From b418f393a69a2c06d112e28e071557642e30d911 Mon Sep 17 00:00:00 2001
From: Suryansh Gupta <suryangupta@microsoft.com>
Date: Mon, 9 Feb 2026 20:25:57 +0530
Subject: [PATCH 2/2] Address review comments

---
 rfcs/README.md | 16 ++++------------
 1 file changed, 4 insertions(+), 12 deletions(-)

diff --git a/rfcs/README.md b/rfcs/README.md
index 37476be39..27a46a228 100644
--- a/rfcs/README.md
+++ b/rfcs/README.md
@@ -4,15 +4,14 @@ This directory contains **Requests for Comments (RFCs)** — design documents fo
 
 ## When to Write an RFC
 
-An RFC is required for changes that affect the public API or architecture of the project, or whenever an important design decision needs review from maintainers and stakeholders. Examples include:
+An RFC is recommended for changes that are **cross-cutting, architecturally significant, or affect widely-used APIs** — especially when the design has multiple viable approaches that benefit from broader input. Examples include:
 
 - Adding a new crate to the workspace
-- Introducing or modifying cross-crate APIs or traits
+- Introducing or modifying cross-crate traits or abstractions
 - New distance functions, storage layouts, or index formats
-- Changes with backward-compatibility implications
-- Design decisions with multiple viable approaches that benefit from broader input
+- Changes with backward-compatibility implications for downstream consumers
 
-An RFC is **not** required for bug fixes, internal refactors that don't change public APIs, documentation improvements, or small feature additions scoped to a single crate.

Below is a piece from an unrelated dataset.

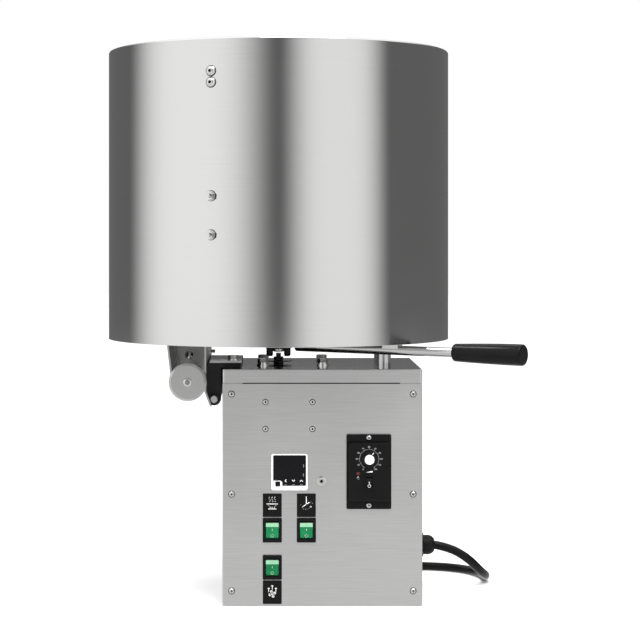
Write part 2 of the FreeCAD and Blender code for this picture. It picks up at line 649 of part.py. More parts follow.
def thermostat_bezel():
    """White square front frame."""
    bezel = rounded(box(span(THERMOSTAT_X, THERMOSTAT), (FRONT_Y - 4.5, FRONT_Y),
                        span(THERMOSTAT_Z, THERMOSTAT)), 2.5, Y_AXIS)
    bezel = bezel.cut(thermostat_window_shape())
    for place in KEYS.values():
        bezel = bezel.cut(key_well(*place))
    return bezel


def thermostat_window_shape():
    """Window with its lower left corner scooped out round the set key."""
    window = rounded(box(WINDOW_X, (FRONT_Y - 5, FRONT_Y - 2.5), WINDOW_Z), 1.5, Y_AXIS)
    return window.cut(rounded(box(SCOOP_X, (FRONT_Y - 6, FRONT_Y), SCOOP_Z), SCOOP_R, Y_AXIS))


def thermostat_window():
    """Smoked display window."""
    window = thermostat_window_shape()
    for place in KEYS.values():
        window = window.cut(key_well(*place))
    return window


def thermostat_body():
    """Electronics case behind the panel."""
    body = box(span(THERMOSTAT_X, 44.8), (FRONT_Y, FRONT_Y + 60), span(THERMOSTAT_Z, 44.8))
    for place in KEYS.values():
        body = body.cut(key_well(*place))
    return body


def key(x, z, size):
    """Push key, standing just proud of the window."""
    return rounded(box(span(x, size), (FRONT_Y - 5.7, FRONT_Y + 1.6), span(z, size)), 0.8, Y_AXIS)


# ---------------------------------------------------------------- speed control

def speed_control_case():
    """Case with a flange on the panel, a raised front and a body behind."""
    flange = rounded(box(span(SPEED_X, 59.6), (FRONT_Y - 3, FRONT_Y), span(SPEED_Z, 99.3)), 2.0, Y_AXIS)
    raised = rounded(box(span(SPEED_X, 54.0), (SPEED_FACE_Y, FRONT_Y - 3), span(SPEED_Z + 0.35, 77.4)),
                     2.5, Y_AXIS)
    raised = raised.makeChamfer(1.2, [e for e in raised.Edges
                                      if all(abs(v.Y - SPEED_FACE_Y) < 0.001 for v in e.Vertexes)])
    body = box(span(SPEED_X, 49.8), (FRONT_Y, FRONT_Y + 38), span(SPEED_Z, 73.8))
    case = merged(flange, raised, body)
    case = case.cut(disc(3 + RUNNING, (KNOB[0], SPEED_FACE_Y - 1, KNOB[1]), Y_AXIS, 14))
    case = case.cut(disc(2.5, (LAMP[0], SPEED_FACE_Y - 1, LAMP[1]), Y_AXIS, 4))
    return case.cut(box(span(MINI_SWITCH[0], 12.6), (SPEED_FACE_Y - 1, SPEED_FACE_Y + 14),
                        span(MINI_SWITCH[1], 17.0)))


def speed_control_lamp():
    """Power lamp with a rounded lens."""
    return turned([(0, -3), (2.5, -3), (2.5, 0.2), ((2.1, 1.0), (1.0, 1.4)), (0, 1.4)],
                  (LAMP[0], SPEED_FACE_Y, LAMP[1]), V(0, -1, 0))


def speed_knob():
    """Skirted knob with a raised centre and its spindle."""
    skirt = turned([(0, 0.5), (12, 0.5), (12, 2.4), (11, 3.4), (6.9, 3.9), (6.3, 4.4), (6.3, 11.4),
                    (5.7, 12), (0, 12)], (KNOB[0], SPEED_FACE_Y, KNOB[1]), V(0, -1, 0))
    return merged(skirt, disc(3.0, (KNOB[0], SPEED_FACE_Y - 1, KNOB[1]), Y_AXIS, 12))


# ---------------------------------------------------------------- fan

def fan_frame():
    """Square fan housing with its motor boss on four struts."""
    inner = REAR_Y - SHEET
    y = (inner - FAN_DEPTH, inner)
    frame = rounded(box(span(FAN_X, FAN_SIZE), y, span(FAN_Z, FAN_SIZE)), 4.0, Y_AXIS)
    frame = frame.cut(disc(38.2, (FAN_X, y[0] - 1, FAN_Z), Y_AXIS, FAN_DEPTH + 2))
    boss = disc(15, (FAN_X, y[0], FAN_Z), Y_AXIS, 3)
    struts = []
    for turn in (45, 135):
        strut = box(span(FAN_X, 79), (y[0], y[0] + 3), span(FAN_Z, 5))
        struts.append(turned_about(strut, (FAN_X, 0, FAN_Z), Y_AXIS, turn))
    return merged(frame, boss, *struts).cut(disc(2 + RUNNING, (FAN_X, y[0] - 1, FAN_Z), Y_AXIS, 6))


def fan_rotor():
    """Fan hub with seven pitched blades and its spindle."""
    low = REAR_Y - SHEET - FAN_DEPTH
    blades = []
    for i in range(7):
        blade = box((14, 36.5), (-7.0, 7.0), (-0.9, 0.9))
        blade.rotate(V(0, 0, 0), X_AXIS, 38)
        blade.translate(V(0, low + 14, 0))
        blade.rotate(V(0, 0, 0), Y_AXIS, i * 360 / 7)
        blade.translate(V(FAN_X, 0, FAN_Z))
        blades.append(blade)
    hub = disc(16, (FAN_X, low + 5, FAN_Z), Y_AXIS, 17)
    return merged(hub, disc(2, (FAN_X, low + 0.5, FAN_Z), Y_AXIS, 6), *blades)


def fan_guard():
    """Wire guard of rings on two crossed bars, screwed over the fan's opening."""
    rings = [ring(r + 1.1, r - 1.1, (FAN_X, REAR_Y + 1.5, FAN_Z), Y_AXIS, 2.2) for r in (8, 16, 24, 32, 39)]
    bars = []
    for turn in (45, 135):
        bar = box(span(FAN_X, 98), (REAR_Y, REAR_Y + 2.0), span(FAN_Z, 2.6))
        bars.append(turned_about(bar, (FAN_X, 0, FAN_Z), Y_AXIS, turn))
    return merged(bars[0], bars[1], *rings)


# ---------------------------------------------------------------- power cord

def cable_gland():
    """Hexagonal gland with a domed nut that narrows to the cord."""
    base = (SIDE_X, GLAND_Y, GLAND_Z)
    length = GLAND_END_X - SIDE_X
    body = hexagon(28.5, base, X_AXIS, 10)
    dome = turned([(0, 9), (13.6, 9), (13.6, 15), ((12.4, 20.8), (8.8, length)), (0, length)], base, X_AXIS)
    thread = disc(10, (SIDE_X - 12, GLAND_Y, GLAND_Z), X_AXIS, 14)
    nut = hexagon(27.0, (SIDE_X - SHEET - 6, GLAND_Y, GLAND_Z), X_AXIS, 6)
    return merged(body, dome, thread, nut)


def round_route(points):
    """Wire of straight runs joined by arcs that fill 0.45 of the shorter run, with the arcs' radii."""
    edges, radii = [], []
    points = [V(*p) for p in points]
    here = points[0]
    for before, corner, after in zip(points, points[1:], points[2:]):
        into, out = (corner - before), (after - corner)
        trim = 0.45 * min(into.Length, out.Length)
        into.normalize()
        out.normalize()
        half_turn = into.getAngle(out) / 2
        radius = trim / math.tan(half_turn)
        start, end = corner - into * trim, corner + out * trim
        bisector = (out - into)
        bisector.normalize()
        middle = corner + bisector * (radius / math.cos(half_turn) - radius)
        edges.append(Part.LineSegment(here, start).toShape())
        edges.append(Part.Arc(start, middle, end).toShape())
        here = end
        radii.append(radius)
    edges.append(Part.LineSegment(here, points[-1]).toShape())
    return Part.Wire(edges), radii


def cord_tube(points):
    """Round cord along a route."""
    path, radii = round_route(points)
    start, direction = V(*points[0]), V(*points[1]) - V(*points[0])
    section = Part.Wire(Part.makeCircle(CORD_R, start, direction))
    tube = path.makePipeShell([section], True, False)
    expected = math.pi * CORD_R ** 2 * path.Length
    print("cord radii", [round(r) for r in radii], "length", round(path.Length, 1),
          "volume ratio", round(tube.Volume / expected, 4))
    return tube


def cord_coil():
    """Outer shape of the neat coil that takes up the rest of the cord."""
    outer, inner, high = COIL_MID_R + 2 * CORD_R, COIL_MID_R - 2 * CORD_R, 24.0
    return turned([(inner, 4), (inner + 4, 0), (outer - 4, 0), (outer, 4), (outer, 10), (outer - 7, high),
                   (inner + 7, high), (inner, 10)], (COIL_X, COIL_Y, 0))


def power_plug():
    """Moulded three-pin plug with its tapered strain relief, lying behind the cabinet."""
    start, end = PLUG_X
    y, z = TAIL_ROUTE[-1][1:]
    relief = turned([(0, 0), (7.6, 0), (9.6, 20), (0, 20)], (start, y, z), V(-1, 0, 0))
    body = rounded(rounded(box((end, start - 18), span(y, 32), span(z, 24)), 6.0, X_AXIS), 2.0, Z_AXIS)
    pins = [box((end - 17, end + 1), span(y + side * 6.35, 1.6), span(z + 3, 6.4)) for side in (-1, 1)]
    earth = disc(2.4, (end + 1, y, z - 6.2), V(-1, 0, 0), 20)
    return merged(relief, body, earth, *pins)


# ---------------------------------------------------------------- assembly

def without(solid, tools):
    """The solid with the room that other pieces need cut out of it."""
    return solid.cut(Part.makeCompound(list(tools)))


def motor_bolts():
    """Four hex bolts that hang the gearbox from the cover."""
    washers = ((8.5, 2.0), (6.9, 2.2))
    return [hex_bolt(GEARBOX_X + sx * MOTOR_BOLT_OFFSET, sy * MOTOR_BOLT_OFFSET, CABINET_H, 26, washers)
            for sx in (-1, 1) for sy in (-1, 1)]


def build_cabinet():
    """Write the cabinet, what is on it and what is in it."""
    screws, sockets = panel_screws(), socket_screws()
    bolts, hinge_screws, posts = motor_bolts(), hinge_bolts(), support_posts()
    gland = cable_gland()
    save("cabinet_body", without(cabinet_body(), screws + hinge_screws + [gland]))
    save("top_cover", without(top_cover(), bolts + hinge_screws + posts))
    save("front_panel", without(front_panel(), screws + sockets))
    save("rear_panel", without(rear_panel(), screws))
    save("panel_screws", *screws)
    save("socket_screws", *sockets)
    save("gearbox", without(gearbox(), bolts))
    save("motor", motor())
    save("motor_capacitor", motor_capacitor())
    save("power_relay", without(power_relay(), sockets))
    save("solid_state_relay", solid_state_relay())
    save("terminal_block", terminal_block())
    save("hex_bolts", *bolts, *hinge_screws)
    save("hinge_bracket", without(hinge_bracket(), hinge_screws))
    save("hinge_clamps", without(hinge_clamps(), hinge_screws))
    save("hinge_pin", hinge_pin())
    save("support_posts", *posts)
    save("fan_frame", fan_frame())
    save("fan_guard", fan_guard())
    save("fan_rotor", fan_rotor())
    build_controls(screws)
    save("cable_gland", gland)
    save("power_cord", cord_tube(CORD_ROUTE))
    save("power_cord_coil", cord_coil())
    save("power_cord_tail", cord_tube(TAIL_ROUTE))
    save("power_plug", power_plug())


def build_controls(screws):
    """Write the controls on the front panel."""
    save("switch_housings", *switch_housings())
    save("label_plates", *label_plates())
    for name, (x, z) in SWITCH_COLUMN.items():
        save(name + "_rocker", rocker_shape(x, z, FRONT_Y, ROCKER_W, ROCKER_H, ROCKER_DEPTH))
    save("thermostat_bezel", thermostat_bezel())
    save("thermostat_window", thermostat_window())
    save("thermostat_body", thermostat_body())
    for name, place in KEYS.items():
        save(name, key(*place))
    save("speed_control_case", without(speed_control_case(), screws))
    save("speed_control_lamp", speed_control_lamp())
    save("speed_knob", speed_knob())
    save("mini_switch_housing", mini_switch_housing())
    save("mini_rocker", rocker_shape(*MINI_SWITCH, SPEED_FACE_Y, 9.0, 12.4, MINI_DEPTH))


def build_drum():
    """Write the drum, what is under it and what turns in it."""
    fasteners, brackets = wall_fasteners(), bracket_fasteners()
    save("drum_shell", without(drum_shell(), fasteners))
    save("drum_base_plate", drum_base_plate())
    save("kettle_bowl", kettle_bowl())
    save("insulation", insulation())
    save("heater_plate", heater_plate())
    save("agitator_bearing", agitator_bearing())
    save("wall_fasteners", *fasteners)
    save("wall_baffle", without(wall_baffle(), fasteners))
    save("tilt_bracket", without(tilt_bracket(), brackets))
    save("stop_roller", without(stop_roller(), brackets))
    save("bracket_fasteners", *brackets)
    save("handle_rod", handle_rod())
    save("handle_saddles", *handle_saddles())
    save("handle_grip", handle_grip())
    save("agitator", agitator())
    save("agitator_coupling", agitator_coupling())
    save("output_shaft", output_shaft())


os.makedirs("parts", exist_ok=True)
build_cabinet()
build_drum()
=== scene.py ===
"""Looks of the tilting-kettle nut roaster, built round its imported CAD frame. Metres, +Z up."""

import json
import math

import bmesh
import bpy
from mathutils import Matrix, Vector


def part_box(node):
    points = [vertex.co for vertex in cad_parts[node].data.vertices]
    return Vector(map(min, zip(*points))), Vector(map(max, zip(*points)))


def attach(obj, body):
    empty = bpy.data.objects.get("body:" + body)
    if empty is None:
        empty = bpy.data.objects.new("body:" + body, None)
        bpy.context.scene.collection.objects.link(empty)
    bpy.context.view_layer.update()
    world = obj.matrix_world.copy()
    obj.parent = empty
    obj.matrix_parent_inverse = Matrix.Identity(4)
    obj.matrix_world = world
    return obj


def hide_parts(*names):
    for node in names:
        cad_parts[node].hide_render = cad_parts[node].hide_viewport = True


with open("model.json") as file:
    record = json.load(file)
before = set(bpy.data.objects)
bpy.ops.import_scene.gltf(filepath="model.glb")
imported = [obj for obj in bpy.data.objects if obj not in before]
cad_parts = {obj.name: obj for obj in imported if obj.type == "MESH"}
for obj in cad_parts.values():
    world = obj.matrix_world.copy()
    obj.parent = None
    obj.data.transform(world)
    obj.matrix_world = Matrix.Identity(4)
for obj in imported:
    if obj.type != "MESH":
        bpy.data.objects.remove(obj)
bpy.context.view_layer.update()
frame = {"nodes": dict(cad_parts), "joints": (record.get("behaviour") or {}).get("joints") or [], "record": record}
nodes = frame["nodes"]

MM = 0.001
DRUM_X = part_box("drum_shell")[0].x + (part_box("drum_shell")[1].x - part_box("drum_shell")[0].x) / 2
FRONT_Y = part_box("front_panel")[0].y
SPEED_FACE_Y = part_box("speed_control_case")[0].y
PIVOTS = {joint["child"]: joint["pos_m"] for joint in frame["joints"] if "pos_m" in joint}
KNOB = (PIVOTS["speed_knob"][0] / MM, PIVOTS["speed_knob"][2] / MM)
DRUM_R = 0.236
FASTENER_AZIMUTH = math.radians(21.5)
# ends in x of the black strip that paints the shade in the seam under the cover
SEAM_SHADE_X = (-0.1065, 0.1035)

# ---------------------------------------------------------------- camera

LENS, SHIFT_X, SHIFT_Y = 105.7, 0.0648, -0.1275
CAMERA_Y, CAMERA_Z = -2.625, 0.4904

camera_data = bpy.data.cameras.new("camera")
camera_data.lens = LENS
camera_data.shift_x = SHIFT_X
camera_data.shift_y = SHIFT_Y
camera_data.clip_end = 60.0
camera = bpy.data.objects.new("camera", camera_data)
camera.location = (DRUM_X, CAMERA_Y, CAMERA_Z)
camera.rotation_euler = (math.radians(90), 0, 0)
bpy.context.scene.collection.objects.link(camera)
bpy.context.scene.camera = camera


# ---------------------------------------------------------------- mesh helpers

def new_object(name, data, body):
    """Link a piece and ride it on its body."""
    piece = bpy.data.objects.new(name, data)
    bpy.context.scene.collection.objects.link(piece)
    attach(piece, body)
    return piece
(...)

+An RFC is **not** required for routine API additions scoped to a single crate (e.g., adding a variant to an internal enum), bug fixes, internal refactors, or documentation improvements.
 
 ## RFC Lifecycle
 
@@ -30,10 +29,3 @@ An RFC is **not** required for bug fixes, internal refactors that don't change p
 3. Open a pull request with the RFC file. The PR description should summarize the proposal.
 4. Discuss in the PR. Update the RFC based on feedback.
 5. Once accepted, the RFC is merged and the status is updated to **Accepted**.
-
-## Index
-
-| # | Title | Status | Author | Resolved Date |
-|---|-------|--------|--------|---------------|
-| [0000](0000-template.md) | RFC Template | - | - | - |
-| [0001](0001-multi-vector-distance-functions.md) | Multi-Vector Distance Functions | InReview | Suryansh Gupta | - |